Your current carrier discovers the violation when they pull your Motor Vehicle Report at renewal, typically 30-45 days before your policy expires. The surcharge appears on your renewal quote. If your current premium is $110/month and your carrier applies an 18% surcharge for the lane violation, your new premium becomes $130/month — a $20/month increase that persists for three years. You're not required to accept the renewal quote. Texas law requires carriers to notify you of the renewal rate at least 30 days before expiration, giving you time to shop. Carriers vary widely in how they surcharge pointed-record drivers. USAA and Erie typically apply smaller surcharges for first violations. Progressive and National General price pointed-record drivers aggressively but quote more applicants. Comparing four quotes at renewal is standard practice for drivers with violations. If you don't shop and accept the renewal, the surcharge remains until the violation ages off your record. Carriers don't automatically re-rate you when the three-year mark passes. You request a re-rate at the next renewal, or you switch carriers once the violation expires and your record is clean again.

How to Get Accurate Quotes With a Violation on Your Record

When you request a quote, carriers ask about violations in the past three years. Disclose the improper lane change ticket. If you omit it and the carrier discovers it at renewal or after a claim, they can rescind coverage or deny the claim for material misrepresentation. Online quote tools often show a clean-record estimate first, then adjust after pulling your MVR. Request a firm quote with your violation disclosed upfront. The online estimate for a clean-record driver is not binding. The final rate after underwriting review is. Carriers categorize violations differently. Some tier improper lane change as a minor moving violation alongside failure to yield. Others tier it as a major moving violation with speeding and reckless driving. Ask the agent or underwriter which tier your violation falls into. If the carrier classifies it as major, shop carriers that tier it as minor — you'll see a 10-15 percentage point difference in surcharge.

When You Need Non-Standard Coverage and What It Costs

Preferred carriers — Allstate, State Farm, Travelers — typically decline applicants with 4 or more points in three years.
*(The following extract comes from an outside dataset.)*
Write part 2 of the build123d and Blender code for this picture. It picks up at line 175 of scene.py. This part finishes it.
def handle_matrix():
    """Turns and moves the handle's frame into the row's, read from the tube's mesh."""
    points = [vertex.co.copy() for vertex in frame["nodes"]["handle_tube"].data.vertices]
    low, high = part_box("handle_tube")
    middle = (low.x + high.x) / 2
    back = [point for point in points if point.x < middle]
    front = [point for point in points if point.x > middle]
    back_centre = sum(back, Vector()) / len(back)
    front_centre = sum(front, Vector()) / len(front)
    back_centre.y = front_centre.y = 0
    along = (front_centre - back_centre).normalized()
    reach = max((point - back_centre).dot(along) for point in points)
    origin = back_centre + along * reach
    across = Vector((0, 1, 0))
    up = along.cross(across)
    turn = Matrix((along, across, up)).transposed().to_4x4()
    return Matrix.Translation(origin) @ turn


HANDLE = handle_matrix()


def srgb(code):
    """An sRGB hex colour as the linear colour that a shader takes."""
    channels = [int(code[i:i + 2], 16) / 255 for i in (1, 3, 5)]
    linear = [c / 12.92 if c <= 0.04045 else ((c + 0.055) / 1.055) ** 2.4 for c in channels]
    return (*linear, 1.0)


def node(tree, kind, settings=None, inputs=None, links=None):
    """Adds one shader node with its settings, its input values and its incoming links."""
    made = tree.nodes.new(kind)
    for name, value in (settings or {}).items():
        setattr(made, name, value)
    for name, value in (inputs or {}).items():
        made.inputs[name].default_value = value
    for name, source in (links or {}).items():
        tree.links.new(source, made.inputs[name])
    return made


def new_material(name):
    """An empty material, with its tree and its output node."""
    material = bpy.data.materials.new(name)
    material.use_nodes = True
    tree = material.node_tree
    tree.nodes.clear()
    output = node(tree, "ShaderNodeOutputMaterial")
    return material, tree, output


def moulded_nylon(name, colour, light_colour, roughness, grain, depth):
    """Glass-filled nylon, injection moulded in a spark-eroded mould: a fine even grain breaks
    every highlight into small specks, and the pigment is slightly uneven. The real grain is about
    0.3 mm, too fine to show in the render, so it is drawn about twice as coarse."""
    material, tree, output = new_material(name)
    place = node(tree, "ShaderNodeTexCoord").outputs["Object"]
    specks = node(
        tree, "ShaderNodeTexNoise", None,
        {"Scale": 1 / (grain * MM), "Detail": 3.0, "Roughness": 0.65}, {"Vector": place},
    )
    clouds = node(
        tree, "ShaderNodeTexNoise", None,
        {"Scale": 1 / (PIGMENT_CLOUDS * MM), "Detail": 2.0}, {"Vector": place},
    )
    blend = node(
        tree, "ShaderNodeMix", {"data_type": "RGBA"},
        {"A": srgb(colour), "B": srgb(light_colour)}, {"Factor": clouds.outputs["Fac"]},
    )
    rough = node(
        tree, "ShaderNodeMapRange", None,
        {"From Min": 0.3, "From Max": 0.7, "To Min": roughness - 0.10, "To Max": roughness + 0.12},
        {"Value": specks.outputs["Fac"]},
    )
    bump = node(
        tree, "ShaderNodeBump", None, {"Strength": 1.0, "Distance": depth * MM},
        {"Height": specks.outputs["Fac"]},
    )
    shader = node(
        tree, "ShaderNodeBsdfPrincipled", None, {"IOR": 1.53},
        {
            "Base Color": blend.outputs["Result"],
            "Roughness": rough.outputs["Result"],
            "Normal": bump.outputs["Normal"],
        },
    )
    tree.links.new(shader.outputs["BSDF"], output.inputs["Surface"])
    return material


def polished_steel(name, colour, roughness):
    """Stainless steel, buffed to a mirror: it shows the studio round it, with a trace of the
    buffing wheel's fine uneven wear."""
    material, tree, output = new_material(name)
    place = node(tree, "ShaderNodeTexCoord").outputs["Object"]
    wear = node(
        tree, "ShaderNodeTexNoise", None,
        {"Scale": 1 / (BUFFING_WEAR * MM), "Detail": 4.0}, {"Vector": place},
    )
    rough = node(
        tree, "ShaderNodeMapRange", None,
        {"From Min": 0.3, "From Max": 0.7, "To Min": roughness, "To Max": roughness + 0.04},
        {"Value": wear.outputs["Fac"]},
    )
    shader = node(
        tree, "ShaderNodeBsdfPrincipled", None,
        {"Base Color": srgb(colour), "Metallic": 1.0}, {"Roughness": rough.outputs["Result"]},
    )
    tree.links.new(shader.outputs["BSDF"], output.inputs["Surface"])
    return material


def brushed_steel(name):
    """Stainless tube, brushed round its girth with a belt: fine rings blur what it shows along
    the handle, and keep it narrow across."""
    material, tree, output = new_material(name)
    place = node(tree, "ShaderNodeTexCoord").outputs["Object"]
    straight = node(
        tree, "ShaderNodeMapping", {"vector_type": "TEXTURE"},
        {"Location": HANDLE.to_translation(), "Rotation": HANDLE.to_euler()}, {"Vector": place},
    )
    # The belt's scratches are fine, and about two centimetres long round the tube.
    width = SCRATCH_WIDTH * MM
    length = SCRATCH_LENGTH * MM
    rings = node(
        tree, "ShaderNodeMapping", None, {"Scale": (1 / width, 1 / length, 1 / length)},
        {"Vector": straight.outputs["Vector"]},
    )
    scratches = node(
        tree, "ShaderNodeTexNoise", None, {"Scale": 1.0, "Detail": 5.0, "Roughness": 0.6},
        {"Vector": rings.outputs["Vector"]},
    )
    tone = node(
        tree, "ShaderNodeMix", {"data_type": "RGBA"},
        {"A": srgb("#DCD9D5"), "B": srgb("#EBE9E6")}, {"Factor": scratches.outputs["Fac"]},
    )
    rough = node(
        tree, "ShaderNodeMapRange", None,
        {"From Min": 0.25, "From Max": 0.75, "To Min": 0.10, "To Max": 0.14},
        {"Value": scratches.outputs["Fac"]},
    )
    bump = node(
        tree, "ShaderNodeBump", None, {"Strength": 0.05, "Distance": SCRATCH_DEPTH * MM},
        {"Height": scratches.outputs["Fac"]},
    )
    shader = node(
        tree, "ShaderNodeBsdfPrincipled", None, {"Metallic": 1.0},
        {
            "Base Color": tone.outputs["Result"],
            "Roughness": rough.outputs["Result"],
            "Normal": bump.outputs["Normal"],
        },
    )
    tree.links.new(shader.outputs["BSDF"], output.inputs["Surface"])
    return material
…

If your improper lane change is your second or third violation, you'll be routed to a non-standard carrier. Non-standard carriers specialize in pointed-record, suspended-license, and SR-22 drivers. Non-standard auto insurance in Texas costs 40-80% more than preferred-carrier coverage for the same liability limits. A driver paying $95/month with GEICO pre-violation might pay $160/month with Dairyland or National General after two violations. The surcharge compounds — the violation triggers a percentage increase, and the non-standard carrier's base rate is already higher. You stay in the non-standard market until your violations age off and your record qualifies you for preferred underwriting again. Once your oldest violation expires and you drop below 4 points, request quotes from preferred carriers. Your rate won't return to your pre-violation baseline immediately — carriers apply a lookback surcharge for 3-5 years depending on the violation — but you'll exit the non-standard tier and regain access to preferred pricing.
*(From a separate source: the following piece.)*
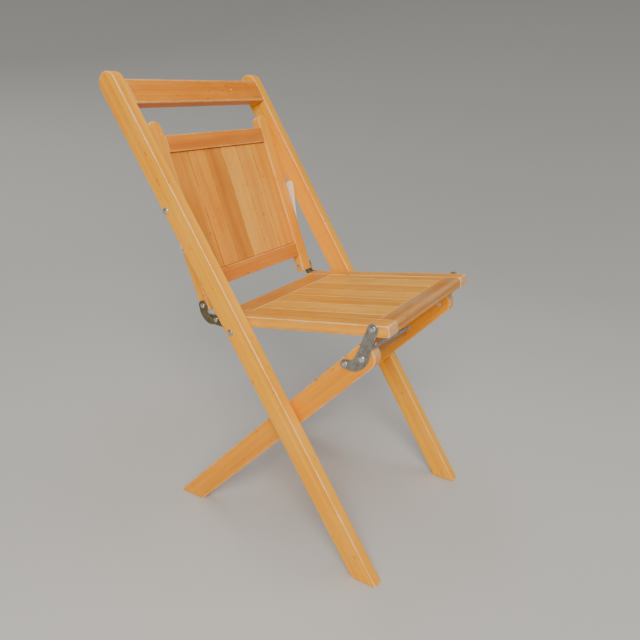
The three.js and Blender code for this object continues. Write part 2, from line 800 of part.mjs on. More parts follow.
function addPanelRails() {
  const end = railInnerX - fit;
  const tenonEnd = railInnerX + tenonLength;
  for (const rail of panelRails) {
    const high = rail.low + panelRailHeight;
    const body = pushAlongX(panelBar(rail.low, high, panelFront, panelRailBack), -end, end, panelRailEase);
    const tenon = pushAlongX(panelTenon(rail.low, 0), -tenonEnd, tenonEnd);
    const mouth = rail.groove === 'low' ? [rail.low - 1, rail.low + tongueLength + fit]
      : [high - tongueLength - fit, high + 1];
    const groove = panelBar(mouth[0], mouth[1], panelTongueFront - fit / 2, panelTongueBack + fit / 2);
    const grooved = carve(body, [tenon], [pushAlongX(groove, -end - 1, end + 1)]);
    place(rail.name, grooved, varnishedWood(woodColours.rail));
  }
}

function addPanelSlats() {
  const low = panelBottomRailAt + panelRailHeight + fit;
  const high = panelTopRailAt - fit;
  const local = [
    [low, panelSlatFront],
    [high, panelSlatFront],
    [high, panelTongueFront],
    [high + tongueLength, panelTongueFront],
    [high + tongueLength, panelTongueBack],
    [high, panelTongueBack],
    [high, panelSlatBack],
    [low, panelSlatBack],
    [low, panelTongueBack],
    [low - tongueLength, panelTongueBack],
    [low - tongueLength, panelTongueFront],
    [low, panelTongueFront],
  ];
  const outline = local.map((p) => panelPoint(p[0], p[1]));
  const strip = (grow) => panelBar(
    low + tongueLength - grow, high - tongueLength + grow, panelTongueFront - grow, panelTongueBack + grow,
  );
  const colours = [
    woodColours.slatTan, woodColours.slatOrange, woodColours.slatTan,
    woodColours.slatPale, woodColours.slatOrange, woodColours.slatPale,
  ];
  for (let i = 0; i < colours.length; i += 1) {
    const x0 = (i - colours.length / 2) * slatWidth;
    const board = slatBoard(outline, strip, x0, x0 + slatWidth, slatEase, { low: i === 0 });
    place(`back_slat_${i + 1}`, board, varnishedWood(colours[i]));
  }
}

// ---------- back links: they hang the back panel from the posts ----------
function addBackLinks() {
  for (const { label, sign } of sides) {
    const [x0, x1] = spanX(sign, plateInnerX, plateOuterX);
    const plate = chainPlate([[linkPivot, linkTopRadius], [linkLower, linkFootRadius]], x0, x1, [linkLower]);
    const bore = roundBar(linkPivot, boltRadius + shaftClearance, x0 - 1, x1 + 1);
    const bored = plate.subtract(toManifold(bore));
    place(`${label}_back_link`, toGeometry(bored), agedSteel());
    const headX = sign * (plateOuterX + headGap);
    const stud = rivetProfile(
      headX, sign, smallHeadRadius, rivetHeadHeight, shankRadius, sign * (stileOuterX + fit), 0,
    );
    place(`${label}_link_stud`, turnAboutX(stud, linkLower), wornNickel());
  }
}

addPosts();
addTopRail();
addPostBolts();
addSeatSideRails();
addSeatCrossRails();
addSeatSlats();
addSeatBrackets();
addHookPlates();
addRearLegs();
addStiles();
addPanelRails();
addPanelSlats();
addBackLinks();

export default chair;
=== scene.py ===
"""Looks of a folding slat chair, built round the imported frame: worn varnished boards and aged steel fittings.

Metres, +Z up, the sitter faces -Y and X is the width. Side-view directions are written as (y, z) pairs.
"""
import json
import logging
import math
from dataclasses import dataclass, field
from enum import Enum
from typing import Callable, Sequence

import bpy  # noqa: E402
import numpy as np  # noqa: E402
from mathutils import Matrix, Vector  # noqa: E402


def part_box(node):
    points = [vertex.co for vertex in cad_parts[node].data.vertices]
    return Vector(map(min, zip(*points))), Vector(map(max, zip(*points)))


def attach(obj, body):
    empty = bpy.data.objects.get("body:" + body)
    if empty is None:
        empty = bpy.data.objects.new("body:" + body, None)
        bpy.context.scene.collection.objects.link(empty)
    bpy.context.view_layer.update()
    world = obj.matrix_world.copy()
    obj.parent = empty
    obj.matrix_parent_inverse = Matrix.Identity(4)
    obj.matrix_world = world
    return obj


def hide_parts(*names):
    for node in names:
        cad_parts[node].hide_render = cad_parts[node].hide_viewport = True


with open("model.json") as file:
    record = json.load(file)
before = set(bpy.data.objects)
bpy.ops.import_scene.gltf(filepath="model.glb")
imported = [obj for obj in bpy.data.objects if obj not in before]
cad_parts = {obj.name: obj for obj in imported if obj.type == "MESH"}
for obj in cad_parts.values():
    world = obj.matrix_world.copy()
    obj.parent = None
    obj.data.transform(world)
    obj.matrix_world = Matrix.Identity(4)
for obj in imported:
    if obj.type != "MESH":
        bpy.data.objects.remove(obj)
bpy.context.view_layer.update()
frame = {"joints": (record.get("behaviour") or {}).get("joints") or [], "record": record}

logging.basicConfig(level=logging.INFO, format="%(message)s")
LOG = logging.getLogger("folding_chair")

MM = 0.001
Colour = tuple[float, float, float]
Socket = bpy.types.NodeSocket
Material = bpy.types.Material


class Side(Enum):
    """The sitter's right (-X) and left (+X)."""

    RIGHT = -1
    LEFT = 1

    @property
    def label(self) -> str:
        """Name used in the frame's nodes and bodies."""
        return self.name.lower()


# ---------- the frame's points and directions ----------
def joint_point(name: str) -> np.ndarray:
    """Place of a joint in side view.

    Args:
        name: the joint's name in the record.

    Returns:
        The (y, z) pair in metres.
    """
    found = next(j for j in frame["joints"] if j["name"] == name)
    return np.array(found["pos_m"][1:], float)


def mount_value(name: str, key: str) -> np.ndarray:
    """Side-view part of a mount's position or axis.

    Args:
        name: the mount's name in the record.
        key: "pos_m" or "axis".

    Returns:
        The (y, z) pair.
    """
    found = next(m for m in frame["record"]["mounts"] if m["name"] == name)
    return np.array(found[key][1:], float)


def node_span(node: str) -> tuple[float, float]:
    """Lowest and highest X of a CAD node, in metres."""
    low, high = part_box(node)
    return float(low.x), float(high.x)


def outer_face(node: str, side: Side) -> float:
    """X of a node's face that looks away from the chair's middle."""
    return node_span(node)[1 if side is Side.LEFT else 0]


def unit(vector: np.ndarray) -> np.ndarray:
    """The vector at length one."""
    return vector / np.linalg.norm(vector)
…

Should You Raise or Lower Coverage After a Violation

Texas minimum liability is 30/60/25: $30,000 per person for bodily injury, $60,000 per accident, $25,000 for property damage. Your violation doesn't change the legal minimum, but it changes the risk calculus. If you cause an accident with a violation already on your record, your carrier may non-renew you after the claim, leaving you in the non-standard market with a violation and an at-fault accident. Raising liability limits to 100/300/100 costs $15-$30 more per month but covers a broader range of accident scenarios without triggering an underinsured-motorist gap. If your violation surcharge already increased your premium by $25/month, the incremental cost of higher limits is proportionally smaller. Dropping to minimum coverage saves $20-$40/month but leaves you exposed if you cause a serious accident. Non-standard carriers charge higher base rates, so the savings from dropping coverage shrinks once you're in that market. Compare the monthly savings against the liability exposure before reducing limits.